In certain Pokémon games, there are certain events that mess up the game and bring up a Pokémon carrying the "MISSINGNO" name, meaning that it's an index to the Pokémon name table to a slot with no valid Pokémon.
It has some weird consequences, including warping around the world, catching a Mew and destroying savegames.
Ah, never had that happen to me but I saw it mentioned a lot on gamefaqs, so I wondered what it was (and never got around to asking until now), thanks ^_^
I thought about posting this, and decided not to. Then a couple days passed so I decided to post it. And here I am.

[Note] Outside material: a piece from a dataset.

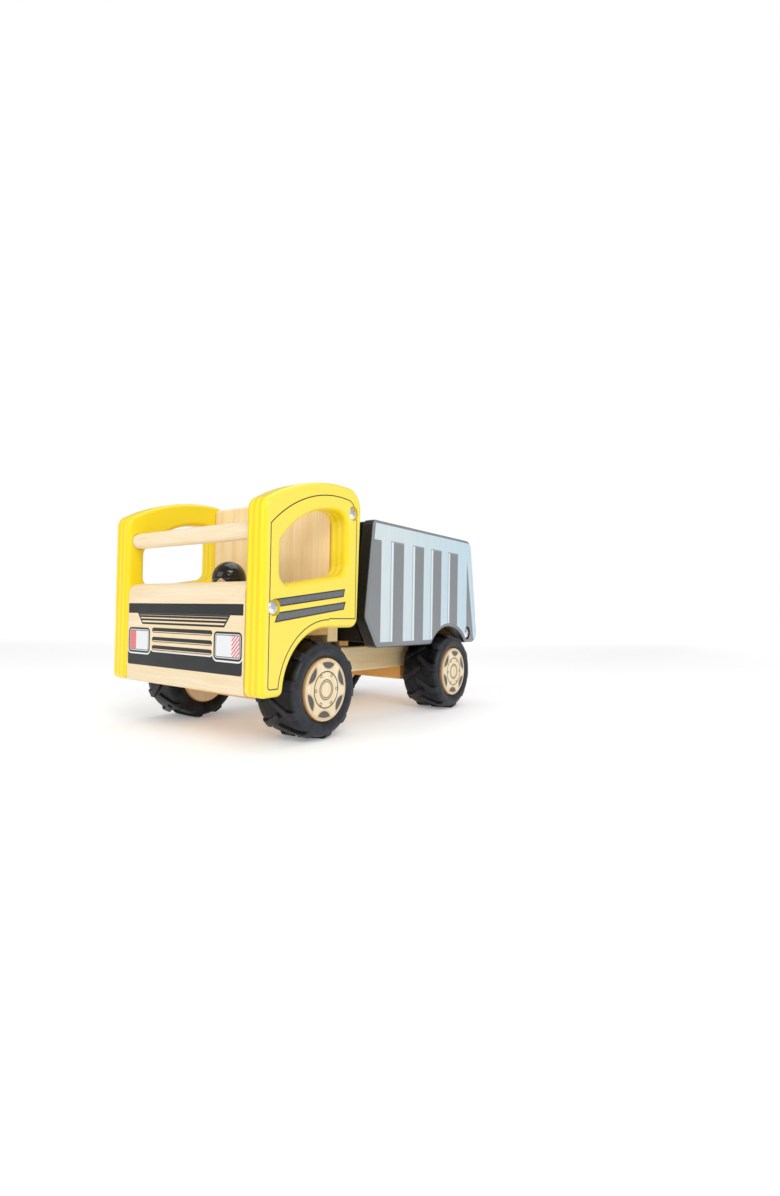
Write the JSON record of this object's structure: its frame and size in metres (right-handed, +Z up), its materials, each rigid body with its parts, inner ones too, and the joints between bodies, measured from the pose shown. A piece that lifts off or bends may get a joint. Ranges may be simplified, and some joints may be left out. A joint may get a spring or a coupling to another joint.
{
  "type": "toy dump truck",
  "caption": "Wooden toy tipper truck: open plywood cab with a peg driver, plank chassis on rubber-tyred wheels, and a tipping bed with a swinging tailgate.",
  "frame": {"origin": "on the ground, midway along the truck's length and width", "axes": "+Z up; the truck faces -Y; its left side is +X"},
  "size_m": [0.168, 0.308, 0.18],
  "materials": {
    "yellow_plywood": "clear yellow lacquer on plywood, ply lines on the edges, thin black door outline and two grey stripes",
    "printed_front": "pale natural wood with a printed grille, headlights and bumper",
    "pale_wood": "pale natural wood, satin clear coat",
    "warm_wood": "natural rubberwood, satin clear coat",
    "printed_hub": "pale wood disc with a printed wheel face",
    "tyre_rubber": "black rubber with chunky lugs",
    "grey_print": "grey painted board with printed pale ribs",
    "black_paint": "near-black painted board",
    "driver_coat": "blue painted wooden peg",
    "driver_head": "natural wood ball with glossy black painted hair",
    "screw_steel": "bright plated screw heads",
    "axle_steel": "plain steel rod",
    "spacer_nylon": "natural nylon spacer"
  },
  "bodies": {
    "chassis": {"chassis_beam": "warm_wood", "front_axle_block": "warm_wood", "rear_axle_block": "warm_wood", "bed_rest": "warm_wood", "bed_pivot_block": "warm_wood", "bed_pivot_screw_left": "screw_steel", "bed_pivot_screw_right": "screw_steel", "cab_floor_packer": "warm_wood", "cab_floor": "warm_wood", "cab_rear_wall": "warm_wood", "front_block": "printed_front", "windscreen_dowel": "pale_wood", "cab_side_left": "yellow_plywood", "cab_side_right": "yellow_plywood", "front_screw_left": "screw_steel", "front_screw_right": "screw_steel", "rear_screw_left": "screw_steel", "rear_screw_right": "screw_steel"},
    "front_wheels": {"front_axle": "axle_steel", "front_axle_washer_left": "spacer_nylon", "front_axle_washer_right": "spacer_nylon", "front_hub_left": "printed_hub", "front_hub_right": "printed_hub", "front_tyre_left": "tyre_rubber", "front_tyre_right": "tyre_rubber"},
    "rear_wheels": {"rear_axle": "axle_steel", "rear_axle_washer_left": "spacer_nylon", "rear_axle_washer_right": "spacer_nylon", "rear_hub_left": "printed_hub", "rear_hub_right": "printed_hub", "rear_tyre_left": "tyre_rubber", "rear_tyre_right": "tyre_rubber"},
    "driver": {"driver_body": "driver_coat", "driver_head": "driver_head"},
    "bed": {"bed_side_left": "grey_print", "bed_side_right": "grey_print", "bed_front_wall": "black_paint", "bed_batten": "black_paint", "bed_floor": "black_paint"},
    "tailgate": {"tailgate": "grey_print", "tailgate_pin_left": "axle_steel", "tailgate_pin_right": "axle_steel"}
  },
  "joints": [
    {"name": "front_wheels_roll", "type": "hinge", "parent": "chassis", "child": "front_wheels", "pos_m": [0, -0.092, 0.035], "axis": [1, 0, 0], "continuous": true},
    {"name": "rear_wheels_roll", "type": "hinge", "parent": "chassis", "child": "rear_wheels", "pos_m": [0, 0.0945, 0.035], "axis": [1, 0, 0], "continuous": true},
    {"name": "bed_tip", "type": "hinge", "parent": "chassis", "child": "bed", "pos_m": [0, 0.1326, 0.0705], "axis": [-1, 0, 0], "range_deg": [0, 48]},
    {"name": "tailgate_swing", "type": "hinge", "parent": "bed", "child": "tailgate", "pos_m": [0, 0.1345, 0.15], "axis": [1, 0, 0], "range_deg": [0, 85]},
    {"name": "driver_lift", "type": "slide", "parent": "chassis", "child": "driver", "axis": [0, 0, 1], "range_m": [0, 0.06]}
  ]
}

I was experimenting with Mario 1's lives to see what happens when I overflow it. Getting 256 lives does nothing, except restart the counter. But I found something interesting. The variable for lives is a signed integer. This means Mario could have a maximum of 127 lives. (If Mario has two men it's saved as 03. For Mario to have 127 men, the hex value for 128 is saved.) If Mario then gets one more life, it goes to -128. If you die after this, you get a game over.
A pretty strange movie to make/watch would be using that trick to get tons of men, until the counter goes negative, and then dying once and getting a game over.
Joined: 3/9/2004
Posts: 4588
Location: In his lab studying psychology to find new ways to torture TASers and forumers
Oh that's easy enough to do...
Especially in the lost levels, I can get unlimited lives right off the bat.
Warning: Opinions expressed by Nach or others in this post do not necessarily reflect the views, opinions, or position of Nach himself on the matter(s) being discussed therein.
Why?
Why would it be a signed byte, though? If it was unsigned, a player could get 256 men before dying and getting the game over. You can't have negative men. Why did the programmers make that variables signed?
If they were planning on allowing the player to get more than 127 lives, you'd think they'd use a field 3 digits wide to display the life counter while they were at it.
Maybe it was easier to make it a signed variable and no one gave it a second thought.